• [THE EXERCISE] Return, exactly as written, the lines from the one containing "top_edges, top_tip = free_face(top_start, 0)" through the one containing "bpy.context.view_layer.update()", with both ends included.

>>>>>

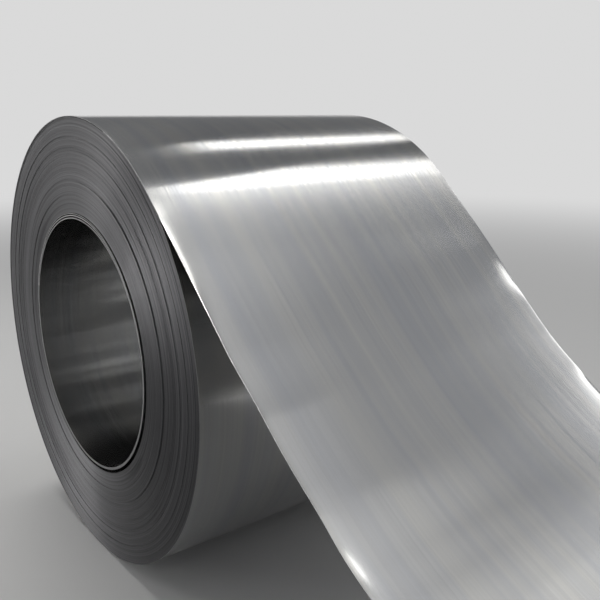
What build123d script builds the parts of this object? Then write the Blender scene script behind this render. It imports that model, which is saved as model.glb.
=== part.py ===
"""Steel coil: cold-rolled strip wound on itself, with its outer end run out onto the floor.

Frame: millimetres. X is along the coil's axis and the origin is at the centre of the bore.
The free end is paid off towards -Y, and +Z is up.
"""
import os
from math import cos, radians, sin, sqrt

from build123d import *

# ---- Strip and coil ----
strip_width = 700.0
strip_thickness = 1.0
bore_diameter = 508.0
outside_diameter = 900.0

# ---- Free end, from where it leaves the coil to its cut end on the floor ----
leave_angle = 43.5       # from the top of the coil towards the front
first_run = 400.0        # straight stretch after it leaves
sag_radius = 900.0       # gentle bend under its own weight
sag_turn = 17.0          # how far that bend turns it towards level
floor_radius = 1200.0    # bend that brings it level with the floor
flat_end = 150.0         # length lying on the floor

# ---- Inner end of the strip, a small step in the bore wall ----
inner_end_angle = 78.0   # from the top of the coil towards the front

# ---- Turns that have slipped sideways, which draw the rings on both ends ----
# Each is (depth into the wall where it ends, as a part of the wall; shift along +X in mm).
turn_bands = [
    (0.008, -1.6),
    (0.022, 1.8),
    (0.032, -1.0),
    (0.056, 1.4),
    (0.228, 0.0),
    (0.240, 1.5),
    (0.370, -0.6),
    (0.390, 2.2),
    (0.540, 0.4),
    (0.570, 1.4),
    (0.620, 0.2),
    (0.670, -0.8),
    (0.692, 0.4),
    (0.702, 1.6),
    (0.800, -0.5),
    (0.812, 1.5),
    (0.925, -0.6),
    (0.984, 0.6),
]
outer_turns_shift = -1.0

bore_radius = bore_diameter / 2
outside_radius = outside_diameter / 2
wall = outside_radius - bore_radius
half_width = strip_width / 2


def place(angle, radius):
    """Point (Y, Z) at a radius from the axis, with the angle taken from the top to the front."""
    return Vector(-sin(radians(angle)) * radius, cos(radians(angle)) * radius)


# ---- Core: the wound turns, each band keeping the full strip width ----
band_profile = []
inner = bore_radius
for depth, shift in turn_bands:
    outer = bore_radius + depth * wall
    band_profile.append((shift - half_width, inner, shift + half_width, outer))
    inner = outer
core_radius = inner

near_side = []
far_side = []
for x_near, r_in, x_far, r_out in band_profile:
    near_side += [(x_near, r_in), (x_near, r_out)]
    far_side += [(x_far, r_in), (x_far, r_out)]
core_outline = Polyline(*near_side, *reversed(far_side), close=True)
core = revolve(Plane.XZ * make_face(core_outline), Axis.X, 360)

# ---- Step in the bore where the strip's inner end is lapped by the next turn ----
climb = sqrt((bore_radius + strip_thickness) ** 2 - bore_radius ** 2)
end_toe = place(inner_end_angle, bore_radius)
end_top = place(inner_end_angle, bore_radius + strip_thickness)
climb_angle = inner_end_angle - Vector(bore_radius, climb).get_angle(Vector(1, 0))
climb_start = place(climb_angle, bore_radius)
inside = place((inner_end_angle + climb_angle) / 2, bore_radius - 3 * strip_thickness)
step_outline = Polyline(end_toe, end_top, climb_start, inside, close=True)
step_cut = extrude(Plane.YZ * make_face(step_outline), strip_width, both=True)
core -= step_cut

# ---- Outer turns: a spiral of four quarter circles that grows by one strip thickness ----
# Each centre moves by a quarter of the thickness, so the quarters meet without a kink and
# the strip's two faces both leave the coil as tangents.
creep = strip_thickness / 4
leave_out = place(leave_angle, 1)
leave_dir = place(leave_angle + 90, 1)
quarter_dirs = [leave_out, leave_dir, -leave_out, -leave_dir, leave_out]
centre = Vector(0, 0)
radius = outside_radius - strip_thickness
spiral = []
for quarter in range(4):
    start_dir = quarter_dirs[quarter]
    end_dir = quarter_dirs[quarter + 1]
    middle_dir = (start_dir + end_dir).normalized()
    spiral.append(
        ThreePointArc(
            centre + start_dir * radius,
            centre + middle_dir * radius,
            centre + end_dir * radius,
        )
    )
    if quarter == int((180 - leave_angle) // 90):
        floor = centre.Y - radius
    centre -= end_dir * creep
    radius += creep

# ---- Free end: straight, bend, straight, bend, flat ----
slope = leave_angle - sag_turn
top_start = leave_out * outside_radius
level = Vector(-1, 0)


def down(angle):
    """Direction (Y, Z) towards the front that falls at an angle below level."""
    return Vector(-cos(radians(angle)), -sin(radians(angle)))


def bend(start, start_angle, end_angle, bend_radius):
    """Arc whose fall eases from one angle to another, and the point it ends at."""
    middle_angle = (start_angle + end_angle) / 2
    centre_point = start + place(start_angle, 1) * bend_radius
    middle = centre_point - place(middle_angle, 1) * bend_radius
    end = centre_point - place(end_angle, 1) * bend_radius
    return ThreePointArc(start, middle, end), end


first_end = top_start + leave_dir * first_run
sag_end = bend(first_end, leave_angle, slope, sag_radius - strip_thickness)[1]
floor_drop = (floor_radius - strip_thickness) * (1 - cos(radians(slope)))
second_run = (sag_end.Y - floor - strip_thickness - floor_drop) / sin(radians(slope))


def free_face(start, inset):
    """One face of the free end as a chain of edges; inset is how far it lies under the top."""
    run_end = start + leave_dir * first_run
    sag, sag_stop = bend(run_end, leave_angle, slope, sag_radius - strip_thickness + inset)
    fall_end = sag_stop + down(slope) * second_run
    ease, ease_stop = bend(fall_end, slope, 0, floor_radius - strip_thickness + inset)
    tip = ease_stop + level * flat_end
    edges = [Line(start, run_end), sag, Line(sag_stop, fall_end), ease, Line(ease_stop, tip)]
    return edges, tip


top_edges, top_tip = free_face(top_start, 0)
under_edges, under_tip = free_face(leave_out * (outside_radius - strip_thickness), strip_thickness)
outer_outline = Curve() + spiral + top_edges + under_edges + Line(top_tip, under_tip)
outer_sketch = make_face(outer_outline.edges()) - Circle(core_radius)
outer_turns = extrude(Plane.YZ * outer_sketch, half_width, both=True)
outer_turns = Pos(outer_turns_shift, 0, 0) * outer_turns

coil = core + outer_turns

os.makedirs("parts", exist_ok=True)
export_step(coil, "parts/coil.step")

print(f"wall {wall:.1f}, core radius {core_radius:.2f}, floor at z {floor:.3f}")
print(f"second run {second_run:.1f}, tip at y {under_tip.X:.1f}, z {under_tip.Y:.3f}")
print(f"solids {len(coil.solids())}, faces {len(coil.faces())}, volume {coil.volume / 1e9:.5f} m3")
print(f"box {coil.bounding_box()}")
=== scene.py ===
# %% [markdown]
# # A coil of cold-rolled steel strip
# A steel mill rolls strip flat and winds it into a coil. This one lies on its round side, and
# its outer end has been paid off and runs down to the floor. The lesson builds it in two
# ways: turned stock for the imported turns, and a real strip, one millimetre thick, for the
# turns that can be told apart.
#
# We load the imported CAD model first. It is the frame that every new piece has to fit.

# %% Load the frame
import math
import random

import bmesh
import bpy
from mathutils import Matrix, Vector


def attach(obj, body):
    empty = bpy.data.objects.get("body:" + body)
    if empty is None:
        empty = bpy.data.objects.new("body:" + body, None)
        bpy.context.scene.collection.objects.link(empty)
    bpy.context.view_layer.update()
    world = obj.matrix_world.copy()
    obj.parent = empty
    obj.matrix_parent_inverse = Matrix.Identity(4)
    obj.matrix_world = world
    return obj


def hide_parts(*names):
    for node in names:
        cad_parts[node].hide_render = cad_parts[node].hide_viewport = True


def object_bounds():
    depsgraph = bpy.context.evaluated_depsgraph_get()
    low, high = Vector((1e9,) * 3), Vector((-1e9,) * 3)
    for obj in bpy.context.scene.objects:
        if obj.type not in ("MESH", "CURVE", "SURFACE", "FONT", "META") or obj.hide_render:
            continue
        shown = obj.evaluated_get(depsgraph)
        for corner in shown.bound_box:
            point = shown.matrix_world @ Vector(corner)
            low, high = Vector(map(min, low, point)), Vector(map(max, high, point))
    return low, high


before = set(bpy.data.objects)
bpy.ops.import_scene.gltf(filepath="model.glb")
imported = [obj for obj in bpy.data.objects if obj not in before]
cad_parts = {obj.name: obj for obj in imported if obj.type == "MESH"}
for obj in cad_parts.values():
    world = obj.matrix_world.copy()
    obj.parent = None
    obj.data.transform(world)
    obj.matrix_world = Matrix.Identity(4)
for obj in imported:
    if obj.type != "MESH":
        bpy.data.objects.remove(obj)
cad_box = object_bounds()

print("CAD box", [[round(v, 4) for v in corner] for corner in cad_box])

# %% [markdown]
# ## Sizes
# The sizes are those of the CAD model, in metres. X runs along the coil's axis, the strip is
# paid off towards -Y, and angles round the coil are taken from its top towards the front.

# %% Sizes of the coil and its strip
STRIP_WIDTH = 0.700
STRIP_THICKNESS = 0.001
BORE_RADIUS = 0.254
OUTSIDE_RADIUS = 0.450
WALL = OUTSIDE_RADIUS - BORE_RADIUS
HALF_WIDTH = STRIP_WIDTH / 2

LEAVE_ANGLE = 43.5
FIRST_RUN = 0.400
SAG_RADIUS = 0.900
SAG_TURN = 17.0
FLOOR_RADIUS = 1.200
FLAT_END = 0.150
INNER_END_ANGLE = 78.0

X_AXIS = Vector((1, 0, 0))
FLOOR_Z = cad_box[0][2]
print("floor at", round(FLOOR_Z, 4))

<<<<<

• [TASK RESPONSE]
top_edges, top_tip = free_face(top_start, 0)
under_edges, under_tip = free_face(leave_out * (outside_radius - strip_thickness), strip_thickness)
outer_outline = Curve() + spiral + top_edges + under_edges + Line(top_tip, under_tip)
outer_sketch = make_face(outer_outline.edges()) - Circle(core_radius)
outer_turns = extrude(Plane.YZ * outer_sketch, half_width, both=True)
outer_turns = Pos(outer_turns_shift, 0, 0) * outer_turns

coil = core + outer_turns

os.makedirs("parts", exist_ok=True)
export_step(coil, "parts/coil.step")

print(f"wall {wall:.1f}, core radius {core_radius:.2f}, floor at z {floor:.3f}")
print(f"second run {second_run:.1f}, tip at y {under_tip.X:.1f}, z {under_tip.Y:.3f}")
print(f"solids {len(coil.solids())}, faces {len(coil.faces())}, volume {coil.volume / 1e9:.5f} m3")
print(f"box {coil.bounding_box()}")
=== scene.py ===
# %% [markdown]
# # A coil of cold-rolled steel strip
# A steel mill rolls strip flat and winds it into a coil. This one lies on its round side, and
# its outer end has been paid off and runs down to the floor. The lesson builds it in two
# ways: turned stock for the imported turns, and a real strip, one millimetre thick, for the
# turns that can be told apart.
#
# We load the imported CAD model first. It is the frame that every new piece has to fit.

# %% Load the frame
import math
import random

import bmesh
import bpy
from mathutils import Matrix, Vector


def attach(obj, body):
    empty = bpy.data.objects.get("body:" + body)
    if empty is None:
        empty = bpy.data.objects.new("body:" + body, None)
        bpy.context.scene.collection.objects.link(empty)
    bpy.context.view_layer.update()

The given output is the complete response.